In secondo luogo, l’attenzione agli altri la capacità di servizio “qualificano” e cioè segnano in profondità le vite di ogni persona, anche la vite dei deboli, dei poveri, dei giovani. L’amore per gli altri non è inteso solo come un “fare la carità”, un’elemosina, bensì come uno slancio che coinvolge l’intera esistenza di una persona. L’attenzione “vocazionale” di don Bosco è essenzialmente un interesse profondo per l’intero arco di vita delle persone, tempo nel quale si è chiamati a… fare della vita un dono (Domenico Savio si paragona ad una stoffa nelle abili mani di un sarto per fare un bell’abito per il Signore).

Saper usare il tempo valorizzandolo

L’invito di don Bosco a usare sapientemente il tempo, la valorizzazione di ogni momento della giornata e dell’anno (ad esempio le vacanza estive), le piccole ma importanti indicazioni anche per gli educatori (“Nell’insegnamento, anche in quello superiore, brevità, precisione, chiarezza”), sono tutti strumenti che rivelano un’abilità che potremmo definire “artigiana” e, al contempo, “artistica”. L’opera d’arte educativa si nutre di una visione d’insieme di ampio respiro, e di un’attenzione costante alla singola situazione e alla singola persona.

Don Bosco è stato definito come profondamente uomo e profondamente santo. Qualcuno dopo la sua morte si chiese quando don Bosco avesse avuto il tempo di pregare, visti i suoi numerosissimi impegni.
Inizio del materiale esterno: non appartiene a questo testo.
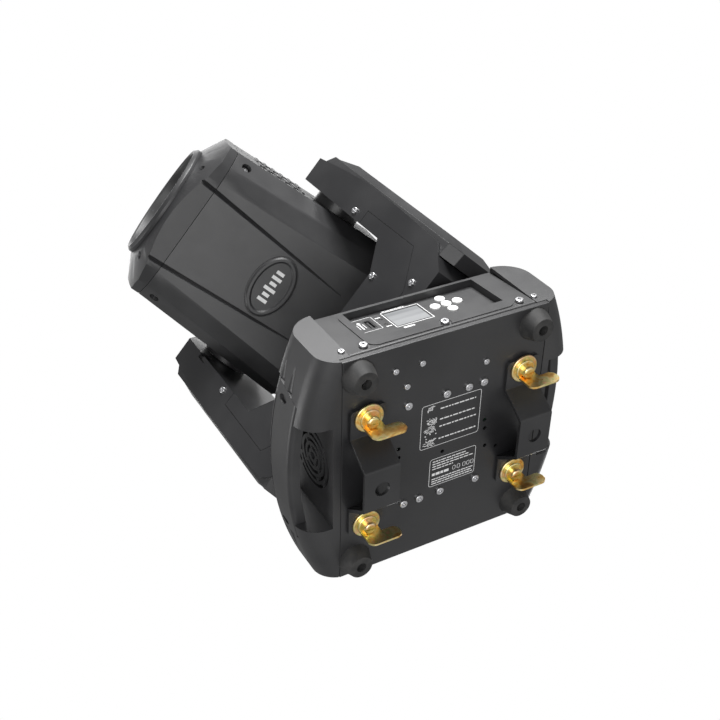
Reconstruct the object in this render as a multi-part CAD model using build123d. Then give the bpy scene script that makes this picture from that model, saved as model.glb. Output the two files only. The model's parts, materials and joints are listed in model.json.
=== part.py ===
from build123d import *
import os
from math import acos, asin, atan2, cos, degrees, hypot, pi, radians, sin, tan

# Moving head light.  Millimetres, +Z up, front (control panel) towards -Y.
# The origin lies on the pan axis, in the plane of the two hanging brackets' outer flats.
# The yoke is drawn with its arms along X and the head upright; both are then turned to their rest pose.

# ---------------------------------------------------------------- driving sizes
rest_pan = -48.1            # yoke angle at rest, degrees about +Z from the base's own X axis
rest_tilt = 63.7            # head angle at rest, degrees from upright towards the yoke's front

bracket_drop = 27.0         # bracket flats below the base plate
foot_height = 12.5
base_height = 70.0          # base plate's underside to the base's top
yoke_gap = 10.0              # base top to yoke underside
tilt_height = 296.8         # base plate's underside to the tilt axis

plate_width = 188.0         # bottom plate, X
plate_depth = 214.0         # bottom plate, Y
sheet = 1.5                 # sheet steel of the base
plate_flange = 4.6
body_width = 169.0          # front and rear panels between the side shells
panel_gap = 0.6             # over the bottom plate's edge
panel_lean = 5.0            # the front panel's top lies this much further back than its foot
shell_wall = 3.0
shell_bulge = 131.0         # side shell's outermost point from the pan axis
shell_end_x = 109.0         # side shell's outer edge at its front and rear ends
shell_round_top = 24.0
shell_round_low = 20.0
grip_half = 50.0            # half length of the hand opening
grip_wall_x = 101.0         # outer face of the wall behind the hand opening
handle_thick = 10.0
handle_low = 18.0           # handle's lower and upper edges above the base plate's underside
handle_high = 61.0

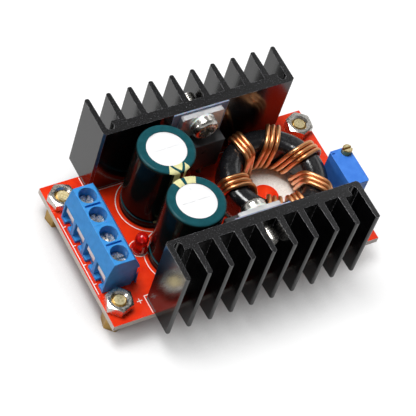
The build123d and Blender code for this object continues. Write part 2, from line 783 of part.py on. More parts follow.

La risposta fu illuminante: quanto don Bosco non pregava?

La dimensione “attiva” e quella “contemplativa” della vita di don Bosco andavano di pari passo. Costituiscono un messaggio attualissimo soprattutto per coloro che operano in ambito educativo. E si potrebbe tradurre così il messaggio che ne deriva per noi oggi:

se è vero che una passione educativa sprovvista di abilità tecniche e di opportune metodologie risulta vuota e a volte deleteria, resta vero che un’autentica competenza educativa non è davvero tale se non è innervata da abilità tecniche con la passione interiore per il “bene”. 

La pedagogia di don Bosco è una pedagogia della speranza. Il suo messaggio attualissimo va colto e messo a frutto, perché tutti “abbiano la vita e l’abbiano in abbondanza” (Gv 10,10).